COLLECTED DATA:
__________________________________________________
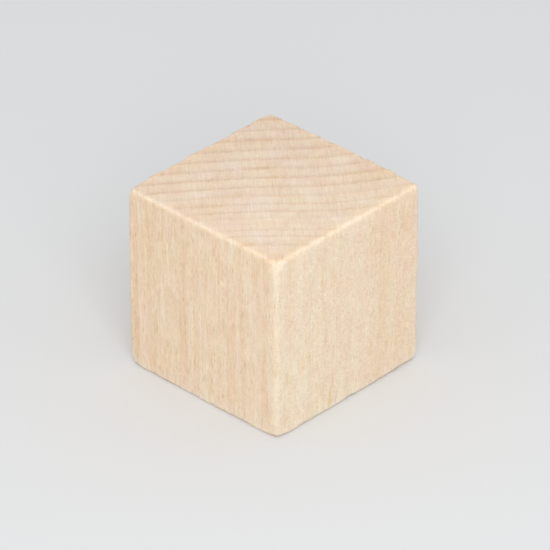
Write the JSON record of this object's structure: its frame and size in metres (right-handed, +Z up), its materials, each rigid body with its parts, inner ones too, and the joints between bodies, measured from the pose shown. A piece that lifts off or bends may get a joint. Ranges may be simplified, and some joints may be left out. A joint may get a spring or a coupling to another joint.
{
  "type": "wooden cube",
  "caption": "Plain unfinished hardwood cube, cut in one piece with upright grain, eased long edges and softened end rims.",
  "frame": {"origin": "centre of the underside, the lower sawn end", "axes": "+Z up along the grain to the upper sawn end; +X and +Y across the grain, square to the planed faces"},
  "size_m": [0.025, 0.025, 0.025],
  "materials": {
    "bare_wood": "bare planed and tumbled pale hardwood, matt, with burnished edges"
  },
  "bodies": {
    "root": {"wooden_cube": "bare_wood"}
  },
  "joints": []
}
__________________________________________________
STATED GOAL:
Restate every line of the data word for word.

FULL SOLUTION:
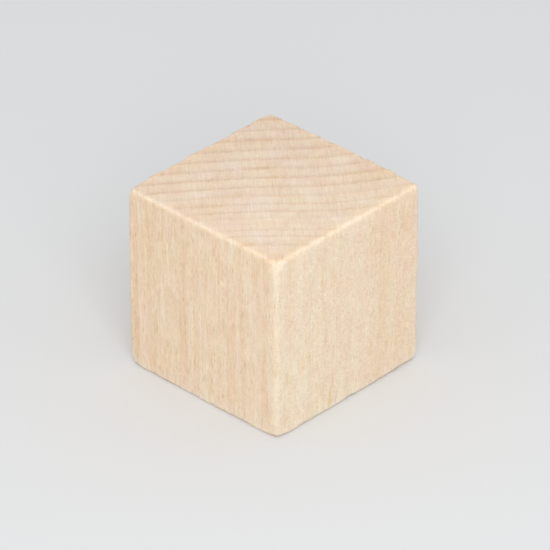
Write the JSON record of this object's structure: its frame and size in metres (right-handed, +Z up), its materials, each rigid body with its parts, inner ones too, and the joints between bodies, measured from the pose shown. A piece that lifts off or bends may get a joint. Ranges may be simplified, and some joints may be left out. A joint may get a spring or a coupling to another joint.
{
  "type": "wooden cube",
  "caption": "Plain unfinished hardwood cube, cut in one piece with upright grain, eased long edges and softened end rims.",
  "frame": {"origin": "centre of the underside, the lower sawn end", "axes": "+Z up along the grain to the upper sawn end; +X and +Y across the grain, square to the planed faces"},
  "size_m": [0.025, 0.025, 0.025],
  "materials": {
    "bare_wood": "bare planed and tumbled pale hardwood, matt, with burnished edges"
  },
  "bodies": {
    "root": {"wooden_cube": "bare_wood"}
  },
  "joints": []
}